WHAT TO DO ->
Below this line is the material. Write out only its lines from the one containing "coin_pocket()" through the one containing "cad_parts[member].parent = rigid_bodies[body]", both kept, exactly.

━━━━━━━━━━━━━━━━━━━━━━━━━━━━━━

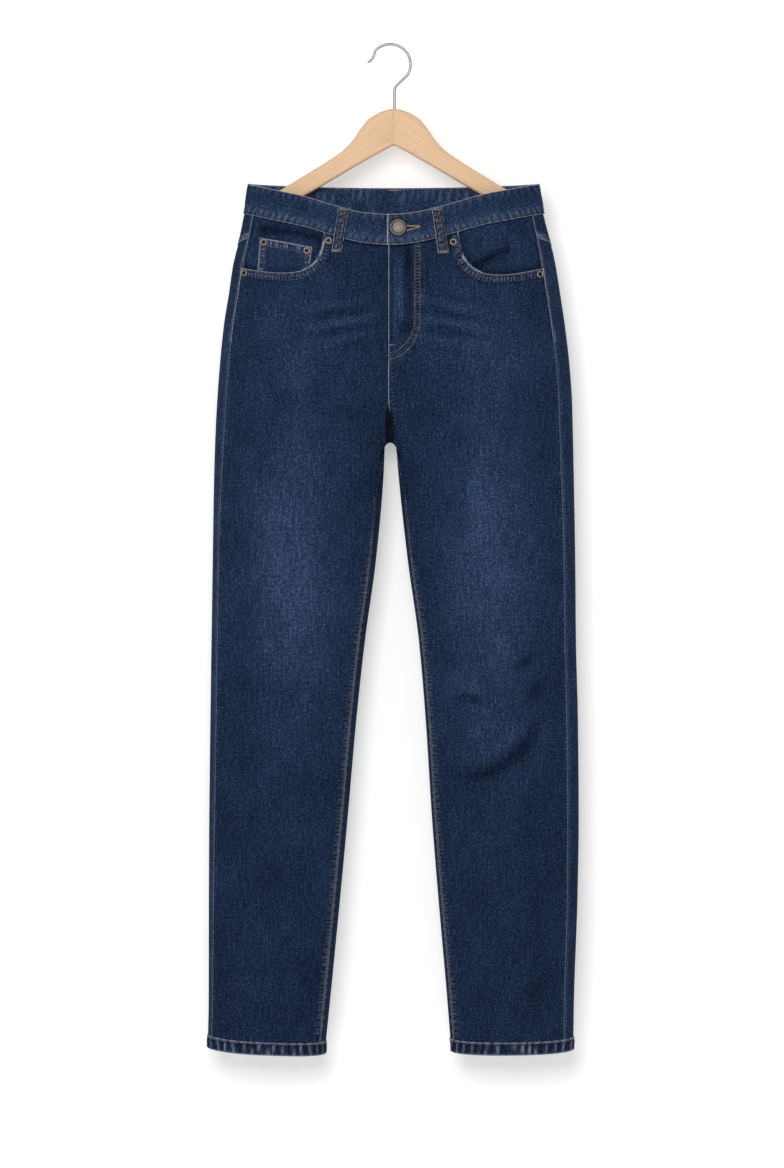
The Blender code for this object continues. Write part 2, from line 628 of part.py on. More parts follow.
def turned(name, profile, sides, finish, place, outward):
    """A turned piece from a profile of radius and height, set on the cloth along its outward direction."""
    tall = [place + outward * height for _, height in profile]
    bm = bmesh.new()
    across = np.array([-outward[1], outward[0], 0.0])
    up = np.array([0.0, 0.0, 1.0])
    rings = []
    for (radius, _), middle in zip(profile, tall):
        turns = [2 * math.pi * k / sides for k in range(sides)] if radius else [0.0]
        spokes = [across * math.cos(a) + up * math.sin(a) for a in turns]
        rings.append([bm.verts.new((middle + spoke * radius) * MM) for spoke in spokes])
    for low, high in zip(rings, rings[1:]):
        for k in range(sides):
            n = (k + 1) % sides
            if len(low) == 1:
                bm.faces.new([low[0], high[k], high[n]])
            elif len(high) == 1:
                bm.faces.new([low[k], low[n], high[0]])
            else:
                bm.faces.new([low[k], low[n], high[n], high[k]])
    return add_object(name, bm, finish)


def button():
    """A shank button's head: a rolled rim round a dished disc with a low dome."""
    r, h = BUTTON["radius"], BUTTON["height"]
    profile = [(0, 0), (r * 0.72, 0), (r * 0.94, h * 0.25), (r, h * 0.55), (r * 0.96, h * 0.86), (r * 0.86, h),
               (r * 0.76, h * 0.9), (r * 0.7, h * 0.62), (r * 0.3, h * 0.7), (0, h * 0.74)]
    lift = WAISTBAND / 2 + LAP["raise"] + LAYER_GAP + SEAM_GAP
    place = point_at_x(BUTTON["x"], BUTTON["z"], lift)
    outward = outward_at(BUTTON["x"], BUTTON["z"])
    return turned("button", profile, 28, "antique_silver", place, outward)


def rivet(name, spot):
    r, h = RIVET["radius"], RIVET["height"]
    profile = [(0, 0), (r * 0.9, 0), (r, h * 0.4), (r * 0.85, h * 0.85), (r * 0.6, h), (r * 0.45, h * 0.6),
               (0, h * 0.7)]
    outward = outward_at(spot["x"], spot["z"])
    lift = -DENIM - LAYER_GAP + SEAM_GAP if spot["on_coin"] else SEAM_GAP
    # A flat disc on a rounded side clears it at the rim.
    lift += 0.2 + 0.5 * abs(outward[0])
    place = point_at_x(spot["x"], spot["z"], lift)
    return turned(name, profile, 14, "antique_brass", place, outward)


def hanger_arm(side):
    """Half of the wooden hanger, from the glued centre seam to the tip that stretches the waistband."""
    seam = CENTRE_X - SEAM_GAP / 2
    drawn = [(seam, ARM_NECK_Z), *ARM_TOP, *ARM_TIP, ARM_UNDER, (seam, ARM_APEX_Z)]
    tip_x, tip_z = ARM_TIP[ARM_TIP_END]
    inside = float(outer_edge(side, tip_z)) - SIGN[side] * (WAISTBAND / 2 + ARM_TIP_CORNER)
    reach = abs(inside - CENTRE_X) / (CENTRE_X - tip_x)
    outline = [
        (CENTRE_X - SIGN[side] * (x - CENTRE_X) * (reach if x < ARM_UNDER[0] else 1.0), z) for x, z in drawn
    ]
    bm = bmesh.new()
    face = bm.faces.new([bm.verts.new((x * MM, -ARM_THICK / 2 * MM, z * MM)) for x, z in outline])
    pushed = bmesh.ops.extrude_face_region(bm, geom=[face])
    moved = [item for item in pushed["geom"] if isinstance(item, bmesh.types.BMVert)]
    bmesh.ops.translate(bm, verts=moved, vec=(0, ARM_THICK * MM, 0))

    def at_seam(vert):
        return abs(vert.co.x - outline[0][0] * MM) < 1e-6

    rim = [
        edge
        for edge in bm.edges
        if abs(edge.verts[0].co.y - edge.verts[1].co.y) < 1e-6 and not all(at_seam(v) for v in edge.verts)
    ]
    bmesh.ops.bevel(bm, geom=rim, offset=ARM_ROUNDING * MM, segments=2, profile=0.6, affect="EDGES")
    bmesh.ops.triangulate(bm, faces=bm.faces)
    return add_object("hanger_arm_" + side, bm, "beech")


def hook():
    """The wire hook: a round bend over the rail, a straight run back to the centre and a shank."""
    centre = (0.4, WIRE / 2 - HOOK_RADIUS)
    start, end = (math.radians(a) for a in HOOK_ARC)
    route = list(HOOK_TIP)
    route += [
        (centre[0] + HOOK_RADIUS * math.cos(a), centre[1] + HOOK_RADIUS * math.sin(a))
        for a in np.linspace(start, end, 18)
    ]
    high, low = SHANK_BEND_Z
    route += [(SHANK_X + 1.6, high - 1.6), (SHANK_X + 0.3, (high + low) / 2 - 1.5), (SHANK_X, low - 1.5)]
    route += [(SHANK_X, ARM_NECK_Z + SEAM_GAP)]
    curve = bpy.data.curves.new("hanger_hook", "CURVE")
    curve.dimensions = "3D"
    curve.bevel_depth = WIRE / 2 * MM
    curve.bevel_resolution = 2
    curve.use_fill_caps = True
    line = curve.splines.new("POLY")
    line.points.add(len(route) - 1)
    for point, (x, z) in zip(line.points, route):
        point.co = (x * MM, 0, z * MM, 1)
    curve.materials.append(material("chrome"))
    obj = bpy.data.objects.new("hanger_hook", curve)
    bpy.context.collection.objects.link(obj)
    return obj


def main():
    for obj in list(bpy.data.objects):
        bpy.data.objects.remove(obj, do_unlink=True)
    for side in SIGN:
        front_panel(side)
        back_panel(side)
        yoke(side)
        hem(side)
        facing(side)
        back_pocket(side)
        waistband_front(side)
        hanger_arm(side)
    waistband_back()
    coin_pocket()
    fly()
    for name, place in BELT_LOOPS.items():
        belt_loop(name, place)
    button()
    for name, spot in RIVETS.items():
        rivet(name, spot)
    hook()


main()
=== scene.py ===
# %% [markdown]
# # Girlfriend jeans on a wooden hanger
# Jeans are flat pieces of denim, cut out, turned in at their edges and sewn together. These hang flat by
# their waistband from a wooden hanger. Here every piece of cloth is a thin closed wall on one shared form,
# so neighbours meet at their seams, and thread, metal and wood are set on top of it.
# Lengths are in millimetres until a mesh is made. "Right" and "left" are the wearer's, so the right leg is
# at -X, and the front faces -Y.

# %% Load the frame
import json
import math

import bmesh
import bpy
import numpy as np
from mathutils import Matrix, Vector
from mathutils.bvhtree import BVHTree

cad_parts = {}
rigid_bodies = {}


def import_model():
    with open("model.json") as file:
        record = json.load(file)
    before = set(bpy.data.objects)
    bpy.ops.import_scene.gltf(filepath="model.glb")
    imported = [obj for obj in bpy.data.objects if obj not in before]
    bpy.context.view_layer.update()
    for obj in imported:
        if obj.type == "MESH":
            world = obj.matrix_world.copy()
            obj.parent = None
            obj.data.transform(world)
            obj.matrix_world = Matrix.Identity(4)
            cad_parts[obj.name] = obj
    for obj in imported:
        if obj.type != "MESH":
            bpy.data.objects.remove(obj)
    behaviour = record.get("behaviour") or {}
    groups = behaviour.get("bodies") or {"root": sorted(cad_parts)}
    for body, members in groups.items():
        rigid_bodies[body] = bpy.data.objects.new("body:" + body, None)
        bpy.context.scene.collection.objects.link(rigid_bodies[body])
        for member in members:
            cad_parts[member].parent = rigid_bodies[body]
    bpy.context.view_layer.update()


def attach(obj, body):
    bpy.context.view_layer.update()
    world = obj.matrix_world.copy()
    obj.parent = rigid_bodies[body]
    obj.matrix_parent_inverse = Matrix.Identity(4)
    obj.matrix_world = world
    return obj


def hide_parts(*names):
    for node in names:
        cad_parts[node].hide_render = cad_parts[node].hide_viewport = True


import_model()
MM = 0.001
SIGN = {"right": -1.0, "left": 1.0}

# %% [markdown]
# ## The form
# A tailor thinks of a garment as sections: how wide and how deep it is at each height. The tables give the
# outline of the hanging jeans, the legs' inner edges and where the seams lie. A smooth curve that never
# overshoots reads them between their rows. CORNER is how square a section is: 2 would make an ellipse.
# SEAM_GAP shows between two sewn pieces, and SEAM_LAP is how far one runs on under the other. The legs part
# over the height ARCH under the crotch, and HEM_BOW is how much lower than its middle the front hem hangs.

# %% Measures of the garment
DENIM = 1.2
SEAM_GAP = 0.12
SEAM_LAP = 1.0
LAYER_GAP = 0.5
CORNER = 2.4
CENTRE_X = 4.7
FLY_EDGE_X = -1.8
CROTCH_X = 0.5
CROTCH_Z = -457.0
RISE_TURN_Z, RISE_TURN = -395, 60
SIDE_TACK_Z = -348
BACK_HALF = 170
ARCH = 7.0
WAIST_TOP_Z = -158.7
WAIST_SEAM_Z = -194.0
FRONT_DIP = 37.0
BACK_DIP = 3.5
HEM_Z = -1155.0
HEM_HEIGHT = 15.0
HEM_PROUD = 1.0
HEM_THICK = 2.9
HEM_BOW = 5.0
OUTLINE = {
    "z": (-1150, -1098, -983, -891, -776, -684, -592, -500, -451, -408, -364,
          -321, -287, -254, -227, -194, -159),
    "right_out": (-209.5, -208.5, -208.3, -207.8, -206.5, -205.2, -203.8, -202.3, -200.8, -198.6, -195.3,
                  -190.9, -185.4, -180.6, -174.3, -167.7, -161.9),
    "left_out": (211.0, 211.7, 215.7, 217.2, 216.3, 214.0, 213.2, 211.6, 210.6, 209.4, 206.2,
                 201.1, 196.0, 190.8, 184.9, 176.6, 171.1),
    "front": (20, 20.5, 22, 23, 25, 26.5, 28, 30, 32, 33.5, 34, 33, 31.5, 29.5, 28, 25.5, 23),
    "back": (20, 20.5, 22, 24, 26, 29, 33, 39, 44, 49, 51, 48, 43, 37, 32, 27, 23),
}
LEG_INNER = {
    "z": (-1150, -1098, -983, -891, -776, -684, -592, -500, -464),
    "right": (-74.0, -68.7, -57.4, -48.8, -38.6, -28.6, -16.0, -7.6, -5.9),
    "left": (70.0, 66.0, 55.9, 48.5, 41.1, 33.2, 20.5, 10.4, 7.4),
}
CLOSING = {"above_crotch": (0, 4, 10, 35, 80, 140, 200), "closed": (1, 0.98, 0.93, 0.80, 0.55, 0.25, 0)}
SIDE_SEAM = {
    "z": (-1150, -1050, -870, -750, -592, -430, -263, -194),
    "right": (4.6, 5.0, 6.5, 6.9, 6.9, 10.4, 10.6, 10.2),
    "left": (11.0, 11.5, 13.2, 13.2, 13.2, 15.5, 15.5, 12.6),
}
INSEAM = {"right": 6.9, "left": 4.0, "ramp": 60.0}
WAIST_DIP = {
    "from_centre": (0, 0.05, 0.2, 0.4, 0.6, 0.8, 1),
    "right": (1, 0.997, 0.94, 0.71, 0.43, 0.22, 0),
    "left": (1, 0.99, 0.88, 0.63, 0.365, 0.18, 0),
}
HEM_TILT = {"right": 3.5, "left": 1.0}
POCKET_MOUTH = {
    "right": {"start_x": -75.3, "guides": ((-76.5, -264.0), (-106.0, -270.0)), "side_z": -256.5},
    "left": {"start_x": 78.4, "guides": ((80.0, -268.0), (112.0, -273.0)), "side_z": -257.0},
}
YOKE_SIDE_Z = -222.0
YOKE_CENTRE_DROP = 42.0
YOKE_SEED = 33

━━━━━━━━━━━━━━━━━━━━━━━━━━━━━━

EXPECTED ANSWER ->
    coin_pocket()
    fly()
    for name, place in BELT_LOOPS.items():
        belt_loop(name, place)
    button()
    for name, spot in RIVETS.items():
        rivet(name, spot)
    hook()


main()
=== scene.py ===
# %% [markdown]
# # Girlfriend jeans on a wooden hanger
# Jeans are flat pieces of denim, cut out, turned in at their edges and sewn together. These hang flat by
# their waistband from a wooden hanger. Here every piece of cloth is a thin closed wall on one shared form,
# so neighbours meet at their seams, and thread, metal and wood are set on top of it.
# Lengths are in millimetres until a mesh is made. "Right" and "left" are the wearer's, so the right leg is
# at -X, and the front faces -Y.

# %% Load the frame
import json
import math

import bmesh
import bpy
import numpy as np
from mathutils import Matrix, Vector
from mathutils.bvhtree import BVHTree

cad_parts = {}
rigid_bodies = {}


def import_model():
    with open("model.json") as file:
        record = json.load(file)
    before = set(bpy.data.objects)
    bpy.ops.import_scene.gltf(filepath="model.glb")
    imported = [obj for obj in bpy.data.objects if obj not in before]
    bpy.context.view_layer.update()
    for obj in imported:
        if obj.type == "MESH":
            world = obj.matrix_world.copy()
            obj.parent = None
            obj.data.transform(world)
            obj.matrix_world = Matrix.Identity(4)
            cad_parts[obj.name] = obj
    for obj in imported:
        if obj.type != "MESH":
            bpy.data.objects.remove(obj)
    behaviour = record.get("behaviour") or {}
    groups = behaviour.get("bodies") or {"root": sorted(cad_parts)}
    for body, members in groups.items():
        rigid_bodies[body] = bpy.data.objects.new("body:" + body, None)
        bpy.context.scene.collection.objects.link(rigid_bodies[body])
        for member in members:
            cad_parts[member].parent = rigid_bodies[body]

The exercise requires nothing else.